Provided material ->
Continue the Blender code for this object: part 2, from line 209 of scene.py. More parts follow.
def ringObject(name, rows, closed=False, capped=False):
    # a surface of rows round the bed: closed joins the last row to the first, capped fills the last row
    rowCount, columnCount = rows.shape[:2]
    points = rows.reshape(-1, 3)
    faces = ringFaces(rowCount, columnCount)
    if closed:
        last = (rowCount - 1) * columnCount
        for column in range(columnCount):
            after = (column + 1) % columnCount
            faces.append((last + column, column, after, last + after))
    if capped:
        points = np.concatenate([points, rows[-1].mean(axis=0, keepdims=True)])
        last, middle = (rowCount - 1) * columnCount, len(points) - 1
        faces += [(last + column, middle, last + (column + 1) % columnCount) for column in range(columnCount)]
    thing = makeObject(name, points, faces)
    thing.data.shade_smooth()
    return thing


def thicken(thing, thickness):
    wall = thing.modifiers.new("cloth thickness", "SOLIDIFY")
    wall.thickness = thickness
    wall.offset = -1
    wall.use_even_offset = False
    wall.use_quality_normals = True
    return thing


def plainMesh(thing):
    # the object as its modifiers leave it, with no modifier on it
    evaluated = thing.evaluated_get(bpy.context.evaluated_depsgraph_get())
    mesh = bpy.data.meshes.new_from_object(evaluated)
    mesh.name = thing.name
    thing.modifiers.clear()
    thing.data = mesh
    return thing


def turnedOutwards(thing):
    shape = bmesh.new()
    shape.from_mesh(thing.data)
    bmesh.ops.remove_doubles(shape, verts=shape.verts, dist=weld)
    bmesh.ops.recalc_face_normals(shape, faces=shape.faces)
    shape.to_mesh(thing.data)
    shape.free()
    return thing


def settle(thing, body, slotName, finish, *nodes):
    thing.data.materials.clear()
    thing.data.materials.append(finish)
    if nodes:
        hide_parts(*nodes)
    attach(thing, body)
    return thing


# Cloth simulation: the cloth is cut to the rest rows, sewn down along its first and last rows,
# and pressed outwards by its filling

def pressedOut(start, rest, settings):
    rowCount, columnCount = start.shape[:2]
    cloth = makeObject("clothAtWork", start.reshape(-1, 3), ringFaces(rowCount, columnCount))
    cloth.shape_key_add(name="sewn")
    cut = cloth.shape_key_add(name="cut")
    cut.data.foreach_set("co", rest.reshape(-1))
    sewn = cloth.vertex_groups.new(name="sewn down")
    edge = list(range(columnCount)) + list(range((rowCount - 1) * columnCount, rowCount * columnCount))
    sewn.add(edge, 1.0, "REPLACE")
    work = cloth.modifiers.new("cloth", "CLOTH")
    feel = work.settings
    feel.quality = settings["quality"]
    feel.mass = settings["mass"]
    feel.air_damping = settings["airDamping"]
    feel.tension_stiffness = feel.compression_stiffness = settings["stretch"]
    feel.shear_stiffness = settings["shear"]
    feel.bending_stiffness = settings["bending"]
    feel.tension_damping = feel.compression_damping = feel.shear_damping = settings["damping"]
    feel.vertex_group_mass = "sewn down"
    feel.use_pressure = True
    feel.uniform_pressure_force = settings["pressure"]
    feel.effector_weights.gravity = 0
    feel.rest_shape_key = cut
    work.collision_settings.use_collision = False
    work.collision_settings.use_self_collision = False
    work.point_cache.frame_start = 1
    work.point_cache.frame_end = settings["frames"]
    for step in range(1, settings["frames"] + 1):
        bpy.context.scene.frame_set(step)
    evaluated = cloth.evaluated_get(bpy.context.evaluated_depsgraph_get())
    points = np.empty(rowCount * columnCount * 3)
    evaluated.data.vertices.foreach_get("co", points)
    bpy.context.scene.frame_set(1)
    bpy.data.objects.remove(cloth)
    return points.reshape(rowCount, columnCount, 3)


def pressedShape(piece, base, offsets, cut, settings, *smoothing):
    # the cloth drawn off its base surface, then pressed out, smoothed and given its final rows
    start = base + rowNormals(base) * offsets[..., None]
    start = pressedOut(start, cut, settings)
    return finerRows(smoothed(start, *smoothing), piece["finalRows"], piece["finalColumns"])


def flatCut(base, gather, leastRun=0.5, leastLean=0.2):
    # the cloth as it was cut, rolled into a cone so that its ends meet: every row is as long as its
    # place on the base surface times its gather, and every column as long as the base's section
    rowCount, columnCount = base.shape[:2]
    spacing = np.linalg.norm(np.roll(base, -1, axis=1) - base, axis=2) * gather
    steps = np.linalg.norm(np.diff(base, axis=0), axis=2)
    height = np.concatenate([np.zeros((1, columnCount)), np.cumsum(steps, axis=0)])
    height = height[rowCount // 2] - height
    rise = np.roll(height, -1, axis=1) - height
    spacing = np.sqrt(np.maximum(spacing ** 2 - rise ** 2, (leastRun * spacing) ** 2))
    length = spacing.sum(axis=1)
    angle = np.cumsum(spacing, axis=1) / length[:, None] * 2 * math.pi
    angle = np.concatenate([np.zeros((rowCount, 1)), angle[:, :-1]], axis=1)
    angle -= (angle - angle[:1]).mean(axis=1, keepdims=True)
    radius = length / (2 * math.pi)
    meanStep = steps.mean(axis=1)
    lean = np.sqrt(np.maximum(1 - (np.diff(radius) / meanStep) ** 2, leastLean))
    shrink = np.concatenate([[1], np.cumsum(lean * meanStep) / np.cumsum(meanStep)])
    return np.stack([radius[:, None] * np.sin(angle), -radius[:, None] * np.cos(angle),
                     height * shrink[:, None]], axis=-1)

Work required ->
Output the complete data exactly as written.

Task output ->
Continue the Blender code for this object: part 2, from line 209 of scene.py. More parts follow.
def ringObject(name, rows, closed=False, capped=False):
    # a surface of rows round the bed: closed joins the last row to the first, capped fills the last row
    rowCount, columnCount = rows.shape[:2]
    points = rows.reshape(-1, 3)
    faces = ringFaces(rowCount, columnCount)
    if closed:
        last = (rowCount - 1) * columnCount
        for column in range(columnCount):
            after = (column + 1) % columnCount
            faces.append((last + column, column, after, last + after))
    if capped:
        points = np.concatenate([points, rows[-1].mean(axis=0, keepdims=True)])
        last, middle = (rowCount - 1) * columnCount, len(points) - 1
        faces += [(last + column, middle, last + (column + 1) % columnCount) for column in range(columnCount)]
    thing = makeObject(name, points, faces)
    thing.data.shade_smooth()
    return thing


def thicken(thing, thickness):
    wall = thing.modifiers.new("cloth thickness", "SOLIDIFY")
    wall.thickness = thickness
    wall.offset = -1
    wall.use_even_offset = False
    wall.use_quality_normals = True
    return thing


def plainMesh(thing):
    # the object as its modifiers leave it, with no modifier on it
    evaluated = thing.evaluated_get(bpy.context.evaluated_depsgraph_get())
    mesh = bpy.data.meshes.new_from_object(evaluated)
    mesh.name = thing.name
    thing.modifiers.clear()
    thing.data = mesh
    return thing


def turnedOutwards(thing):
    shape = bmesh.new()
    shape.from_mesh(thing.data)
    bmesh.ops.remove_doubles(shape, verts=shape.verts, dist=weld)
    bmesh.ops.recalc_face_normals(shape, faces=shape.faces)
    shape.to_mesh(thing.data)
    shape.free()
    return thing


def settle(thing, body, slotName, finish, *nodes):
    thing.data.materials.clear()
    thing.data.materials.append(finish)
    if nodes:
        hide_parts(*nodes)
    attach(thing, body)
    return thing


# Cloth simulation: the cloth is cut to the rest rows, sewn down along its first and last rows,
# and pressed outwards by its filling

def pressedOut(start, rest, settings):
    rowCount, columnCount = start.shape[:2]
    cloth = makeObject("clothAtWork", start.reshape(-1, 3), ringFaces(rowCount, columnCount))
    cloth.shape_key_add(name="sewn")
    cut = cloth.shape_key_add(name="cut")
    cut.data.foreach_set("co", rest.reshape(-1))
    sewn = cloth.vertex_groups.new(name="sewn down")
    edge = list(range(columnCount)) + list(range((rowCount - 1) * columnCount, rowCount * columnCount))
    sewn.add(edge, 1.0, "REPLACE")
    work = cloth.modifiers.new("cloth", "CLOTH")
    feel = work.settings
    feel.quality = settings["quality"]
    feel.mass = settings["mass"]
    feel.air_damping = settings["airDamping"]
    feel.tension_stiffness = feel.compression_stiffness = settings["stretch"]
    feel.shear_stiffness = settings["shear"]
    feel.bending_stiffness = settings["bending"]
    feel.tension_damping = feel.compression_damping = feel.shear_damping = settings["damping"]
    feel.vertex_group_mass = "sewn down"
    feel.use_pressure = True
    feel.uniform_pressure_force = settings["pressure"]
    feel.effector_weights.gravity = 0
    feel.rest_shape_key = cut
    work.collision_settings.use_collision = False
    work.collision_settings.use_self_collision = False
    work.point_cache.frame_start = 1
    work.point_cache.frame_end = settings["frames"]
    for step in range(1, settings["frames"] + 1):
        bpy.context.scene.frame_set(step)
    evaluated = cloth.evaluated_get(bpy.context.evaluated_depsgraph_get())
    points = np.empty(rowCount * columnCount * 3)
    evaluated.data.vertices.foreach_get("co", points)
    bpy.context.scene.frame_set(1)
    bpy.data.objects.remove(cloth)
    return points.reshape(rowCount, columnCount, 3)


def pressedShape(piece, base, offsets, cut, settings, *smoothing):
    # the cloth drawn off its base surface, then pressed out, smoothed and given its final rows
    start = base + rowNormals(base) * offsets[..., None]
    start = pressedOut(start, cut, settings)
    return finerRows(smoothed(start, *smoothing), piece["finalRows"], piece["finalColumns"])


def flatCut(base, gather, leastRun=0.5, leastLean=0.2):
    # the cloth as it was cut, rolled into a cone so that its ends meet: every row is as long as its
    # place on the base surface times its gather, and every column as long as the base's section
    rowCount, columnCount = base.shape[:2]
    spacing = np.linalg.norm(np.roll(base, -1, axis=1) - base, axis=2) * gather
    steps = np.linalg.norm(np.diff(base, axis=0), axis=2)
    height = np.concatenate([np.zeros((1, columnCount)), np.cumsum(steps, axis=0)])
    height = height[rowCount // 2] - height
    rise = np.roll(height, -1, axis=1) - height
    spacing = np.sqrt(np.maximum(spacing ** 2 - rise ** 2, (leastRun * spacing) ** 2))
    length = spacing.sum(axis=1)
    angle = np.cumsum(spacing, axis=1) / length[:, None] * 2 * math.pi
    angle = np.concatenate([np.zeros((rowCount, 1)), angle[:, :-1]], axis=1)
    angle -= (angle - angle[:1]).mean(axis=1, keepdims=True)
    radius = length / (2 * math.pi)
    meanStep = steps.mean(axis=1)
    lean = np.sqrt(np.maximum(1 - (np.diff(radius) / meanStep) ** 2, leastLean))
    shrink = np.concatenate([[1], np.cumsum(lean * meanStep) / np.cumsum(meanStep)])
    return np.stack([radius[:, None] * np.sin(angle), -radius[:, None] * np.cos(angle),
                     height * shrink[:, None]], axis=-1)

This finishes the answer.